We had known the team at Monogram for many years and were very familiar with the company’s assets, which were of high quality and located in some of the best markets in the country. As we were deep into the process of preparing to launch our new growth and income strategy, we decided to approach the company’s management to privatize their public REIT as the seed portfolio. We, as well as our investment partners, viewed this transaction as a unique off-market opportunity to jumpstart the strategy by acquiring a collection of irreplaceable properties at an attractive valuation.

Do you think that multifamily is still perceived as the safest asset class from an investment perspective?

We continue to have a lot of strong interest from global investors as it’s a very safe way to invest in the U.S. The great thing about apartments is we typically have one-year leases so if inflation comes back we have a great hedge because we can raise rents.

Can you pinpoint when multifamily was recognized as an institutional asset class?

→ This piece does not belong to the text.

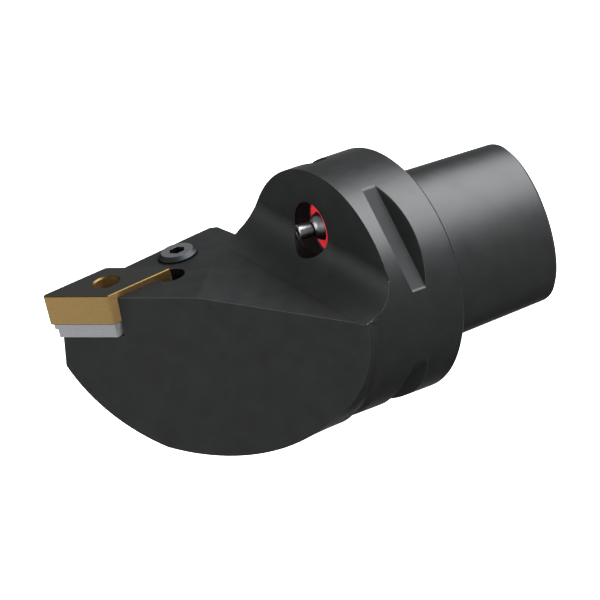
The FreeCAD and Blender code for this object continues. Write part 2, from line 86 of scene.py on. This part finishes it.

Coming out of the savings and loan crisis in the early days there were entrepreneurs pursuing it like myself and Barry Sternlicht, who had capital from family offices. But you started to see firms like Goldman Sachs and Morgan Stanley come in with funds and start to invest in the area. They had a lot of institutional investors in those funds who started viewing multifamily as pretty interesting. The second key thing was when Sam Zell took EQR public in 1993. It was very successful and gave people exposure to the asset class even though it was through their public securities arm. So it was a bit of an evolution but all of those things led to more visibility in the space and the sector’s performance— with lower volatility and as high returns as many other asset classes—started to get people’s attention.

What’s some advice you’d give to someone entering the business today?

I have three kids so I’m in the business of giving career advice. I’d say go work for a company that excels in what they do in an area that you have interest in. Don’t worry so much about getting it right in your first job, just get in the game and work hard.